2. I due motivi, che vanno esaminati congiuntamente per la loro stretta connessione, sono fondati nei termini che seguono.

Come si è evidenziato in ricorso, la richiesta di protezione internazionale si fondava non solo sul rischio di possibili reazioni violente dei familiari della persona con cui il ricorrente aveva intrattenuto una relazione sentimentale, ma anche sulla grave condizione di difficoltà economica nel paese di provenienza, caratterizzato da diffusa povertà determinata da periodiche siccità e dalle condizioni di insicurezza interna, tanto da non essere assicurati livelli minimi di sostentamento in relazione alla specifica attività lavorativa svolta dall’interessato.

Il tribunale ha in effetti approfondito – dandone conto, sinteticamente, in motivazione – le condizioni di sicurezza del paese di origine (decreto, pag. 10), ma, ai fini della protezione umanitaria, ha considerato solo i motivi di contrasto con i familiari della persona con cui il ricorrente aveva intrattenuto una relazione sentimentale, (cfr., decreto pag. 11), senza esaminare le ulteriori ragioni poste a fondamento della richiesta di protezione.

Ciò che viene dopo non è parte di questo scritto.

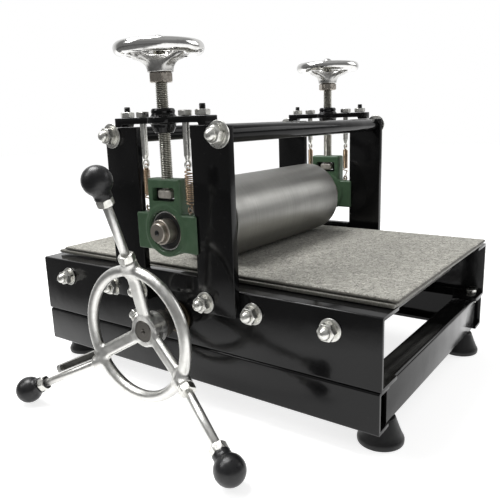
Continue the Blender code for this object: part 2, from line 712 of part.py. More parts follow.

Difetta – in sostanza – qualsiasi approfondimento e motivazione in ordine alla valutazione del paese di origine con riferimento alla condizione di povertà generale e personale descritta dal ricorrente, oltre che l’eventuale comparazione con il grado di inserimento acquisito in Italia.

Deve ribadirsi che i “seri motivi” di carattere umanitario, risultanti da obblighi costituzionali o internazionali dello Stato italiano (art. 5, comma 6, cit.), che ammettono la concessione del permesso di soggiorno per motivi umanitari, non vengono tipizzati o predeterminati, neppure in via esemplificativa, dal legislatore, cosicchè costituiscono un catalogo aperto (Cass. s.u. 5059/2017; Cass. 26566/2013; Cass. s.u. 19393/2009;).

La condizione di “vulnerabilità” può avere ad oggetto anche la mancanza delle condizioni minime per condurre un’esistenza nella qualeriffd sia radicalmente compromessa la possibilità di soddisfare i bisogni e le esigenze ineludibili della vita personale, quali quelli strettamente connessi al proprio sostentamento e al raggiungimento degli standards minimi per un’esistenza dignitosa.

In tali ipotesi, occorre partire dalla situazione oggettiva del paese di origine del richiedente correlata alla condizione personale che ha determinato la ragione della partenza, e quindi, all’interno di tale indagine comparativa, deve essere valutata, come fattore di rilievo concorrente, l’effettività dell’inserimento sociale e lavorativo in Italia (Cass. 4455/2018; Cass. s.u. 24549/2019).

Sono quindi accolti entrambi i motivi di ricorso.

Il decreto impugnato è cassato in relazione ai motivi accolti, con rinvio della causa al tribunale di Salerno, in diversa composizione, anche per la pronuncia sulle spese del presente giudizio di legittimità.

PQM

accoglie entrambi i motivi di ricorso nei limiti di cui in motivazione, cassa il decreto impugnato in relazione ai motivi accolti e rinvia la causa al Tribunale di Salerno, in diversa composizione, anche per la pronuncia sulle spese del presente giudizio di legittimità.

Così deciso in Roma, nella Camera di Consiglio della Seconda sezione civile, il 3 luglio 2020.